When the status quo is upended, that gives you a chance to redefine it. When infrastructure and standards have yet to be established, that gives you a chance to invent them.

Yes, ambiguous and uncertain are scary. But they also present tremendous opportunity.

5 ways revenue leaders can help their teams thrive in an uncertain, ambiguous moment

For efficiency, focus on three areas: customers, people, and execution

This is ripped straight from my daily calendar. These are my three focus areas on a day-to-day basis:

  1. Customers. Spend time getting to know your customers—what they’re seeing, what they’re experiencing, what they’re concerned about, and how you can serve them.
  2. People. I’ve said it before, I’ll say it again: People are our most valuable resource. Every new hire can add to or take away from our culture—a huge element of my job is sustaining our culture, which means hiring the right people (more on that below) and empowering them to contribute effectively.
  3. Execution. Getting everyone rowing in the same direction depends heavily on a consistent and constructive operating rhythm. How can I pick the right processes, and simplify them as much as possible? How can I make it easy for my teams to do great work for our customers?

Hire builders

Let’s double-click on hiring. When I say “builder,” I’m referring to these three qualities:

  1. Builder mentality. My passion is in category creation companies. Companies that work in a space where standards and infrastructure have yet to be established, so we get to establish them.

    My challenge is: How do you find people who can thrive in evolving environments? People who aren’t just going to rinse and repeat what’s worked before, but lean into the process of developing new standards?

    You need to find builders. Or, put differently, entrepreneurs. People who think creatively about complex problems, who want to create things from scratch, and who want to stand behind their creations with pride.
  2. Curiosity.
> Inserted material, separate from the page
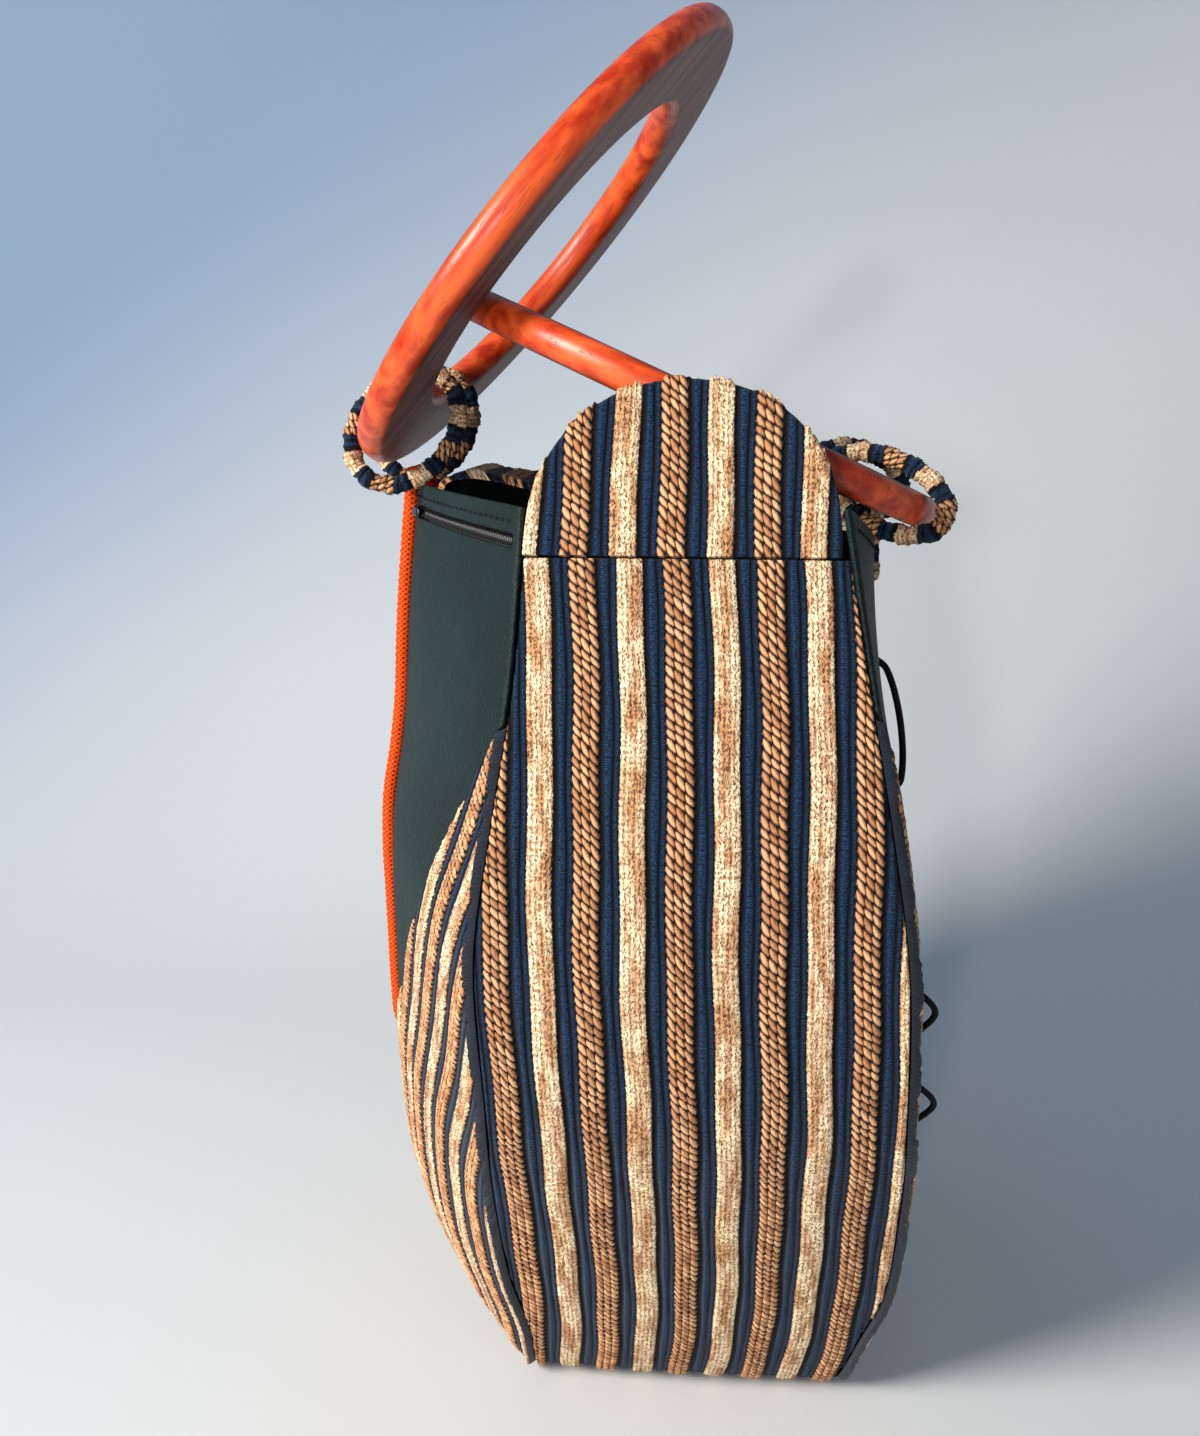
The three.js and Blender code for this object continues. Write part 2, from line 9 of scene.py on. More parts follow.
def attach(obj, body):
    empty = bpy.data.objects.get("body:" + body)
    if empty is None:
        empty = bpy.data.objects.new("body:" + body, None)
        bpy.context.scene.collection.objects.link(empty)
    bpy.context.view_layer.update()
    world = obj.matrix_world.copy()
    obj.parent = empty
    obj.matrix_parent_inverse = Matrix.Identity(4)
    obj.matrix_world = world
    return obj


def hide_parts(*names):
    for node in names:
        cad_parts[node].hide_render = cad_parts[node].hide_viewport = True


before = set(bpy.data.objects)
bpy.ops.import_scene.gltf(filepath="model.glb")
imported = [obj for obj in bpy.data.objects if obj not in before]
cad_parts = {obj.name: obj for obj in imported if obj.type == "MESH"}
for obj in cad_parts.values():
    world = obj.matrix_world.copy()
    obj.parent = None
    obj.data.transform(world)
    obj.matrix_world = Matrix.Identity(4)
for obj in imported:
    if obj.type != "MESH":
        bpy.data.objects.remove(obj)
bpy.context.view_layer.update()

MM = 0.001
UV_UNIT = 100.0
rng = np.random.default_rng(11)

# The bag's named sizes in millimetres, as in the model's source.
RIM_HEIGHT = 297.0
HALF_WIDTH = 125.0
GUSSET_WIDTH = 118.0
FRONT_BULGE = 50.0
BACK_BULGE = 22.0
GUSSET_CROWN = 3.0
SWAY = 5.0
BACK_RIM_DROP = 16.0
FABRIC = 2.6
LEATHER = 1.8
SEAM_GAP = 0.3
FRONT_POINT, FRONT_SHOULDER, FRONT_CURVE = 0.275, 0.813, 1.12
BACK_POINT, BACK_SHOULDER, BACK_CURVE = 0.2, 0.83, 1.1
TAB_WIDTH, TAB_HEIGHT, TAB_THICKNESS, TAB_ROUND, TAB_SEAM_DROP = 80.0, 46.0, 3.0, 41.0, 13.0
HANDLE_BAND, HANDLE_BOARD = 29.5, 10.0
PIPING, PIPING_TUCK, PIPING_BEND_END = 4.4, 14.0, 0.94
ZIP_DROP, ZIP_SLOT, ZIP_START = 9.0, 4.0, 0.09
STRAP_WIDTH, STRAP_THICKNESS, STRAP_OVERHANG, STRAP_HEM = 42.0, 3.0, 14.0, 20.0
STRAP_CLEAR, STRAP_LIP, ZIP_TAPE = 0.5, 0.6, 0.8
LACE, LACE_BOW, LACE_ACROSS = 2.0, 6.5, 0.6

COLUMNS = ["height", "width", "gusset", "front", "back", "round", "sway", "crown"]
LEVELS = np.array([
    [0, 0.48, 0.85, 0, 0, 2, 0, 0],
    [0.006, 0.545, 0.85, 0.25, 0.3, 2, 0, 0],
    [0.03, 0.6, 0.86, 0.6, 0.55, 2, 0.1, 0.4],
    [0.1, 0.683, 0.89, 0.87, 0.72, 1.9, 0.4, 0.8],
    [0.2, 0.782, 0.97, 0.98, 0.62, 1.7, 0.5, 1],
    [0.35, 0.915, 0.985, 1.01, 0.46, 1.5, 0.3, 1],
    [0.45, 0.985, 0.97, 1.02, 0.4, 1.4, 0.15, 1],
    [0.6, 1, 0.965, 0.985, 0.36, 1.3, -0.25, 1],
    [0.72, 0.965, 0.882, 0.96, 0.38, 1.25, -0.35, 0.8],
    [0.85, 0.885, 0.778, 1.01, 0.45, 1.22, -0.5, 0.5],
    [1, 0.794, 0.69, 0.97, 0.77, 1.2, -1, 0],
])

# The weave, with p across the stripes and q along them. A tan stripe and a navy band make one
# half period. Braid and plush take turns as the tan stripe.
HALF_PERIOD, TAN_HALF, BRAID_OFFSET = 12.1, 3.4, 2.5
STRIPE_DRIFT, STRIPE_RATE, STRIPE_TURN = 0.25, 0.13, 2.0
ROW_SLOPE, SLOPE_DRIFT, SLOPE_RATE = 0.74, 0.14, 0.045
ROW_DRIFT, ROW_RATE, ROW_TURN = 0.3, 0.7, 3.0
BEAD_PITCH, BEAD_WIDTH, BEAD_SKEW, BEAD_SQUARE = 2.7, 2.27, 0.3, 0.75
BRAID_BASE, BEAD_HEIGHT, BRAID_INSET, BEAD_BULGE = 0.3, 1.15, 0.15, 0.4
PLUSH_HEIGHT, TUFT_HEIGHT, TUFT_COLUMN, COLUMN_HEIGHT = 1.05, 0.2, 1.36, 0.14
WIDE_CORD, WIDE_HALF, WIDE_HEIGHT = 2.3, 1.3, 0.62
NARROW_CORD, NARROW_HALF, NARROW_HEIGHT = 4.45, 0.8, 0.42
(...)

Do my hires ask questions? Do they constantly come back to why? Do they have a growth mindset?
  3. Competitive motor. I want to hire people who want to win, who want to be at the top of the leaderboard, who want to call themselves champions.

Not every hire has to have all three of these ingredients (though it’s best if they do). You, as a leader, want to be sure you’re building a team that scores high in all three categories.

Establish systems to turn your data into actionable insights

Organizations have more data at their disposal than ever before. But if you can’t ingest it, analyze it, and turn it into actionable insights, you’re going to fall behind.

Here’s what that process looks like in the ideal. I was recently pulled into a renewal conversation and wanted to get to know the state of the contract better. So, I used Gong’s Ask Anything feature and simply wrote the two questions: “What are this customer’s main goals?” And, “Where might we be open to risk in this deal?”

Gong analyzed years’ worth of customer interactions and generated answers that greatly enriched my understanding of the situation. It was all due to our data quality—having the right data in the right place and having the tools to turn it into meaningful insights.

Chances are, you’ve got the same treasure trove of data. How good are you at spinning data into gold?

Establish a unified revenue team

Teams along the revenue cycle tend to wind up in silos. It’s not surprising; marketing, sales, FP&A, and customer success all have different focuses, so it’s not always natural to keep in communication.

But all of their focuses point to the same overarching objective: Drive repeatable, predictable revenue growth for the company. Thus, you need one overarching revenue team that breaks down these silos and operates as a single source of truth for that single overarching goal. Pull from one data set, establish common metrics for success, and hammer them home on a consistent cadence.

Anticipate the AI revolution

My hot take as a revenue leader: In the next 18–24 months, AI is going to completely transform revenue professionals’ lives. I believe it will capture all interactions, take care of all administrative work (deal notes, follow-up activities, record updates, next steps), and give sellers infinitely more time to focus on actual selling.

AI is not here to replace us. It’s here to empower us. I’ve never met a seller who didn’t wish they could spend more time actually selling. That’s the main effect AI will have—for those who proactively incorporate it.

Change is coming—get ready to roll with the punches

As I said up top, this moment is not one to rely on systems and methods that have worked in the past. It’s a moment to establish new ways of working, gauged to the competitive pressures of the present. Forward-thinking, creative, builder-rich companies stand to gain the most. How are you setting your organization up for success?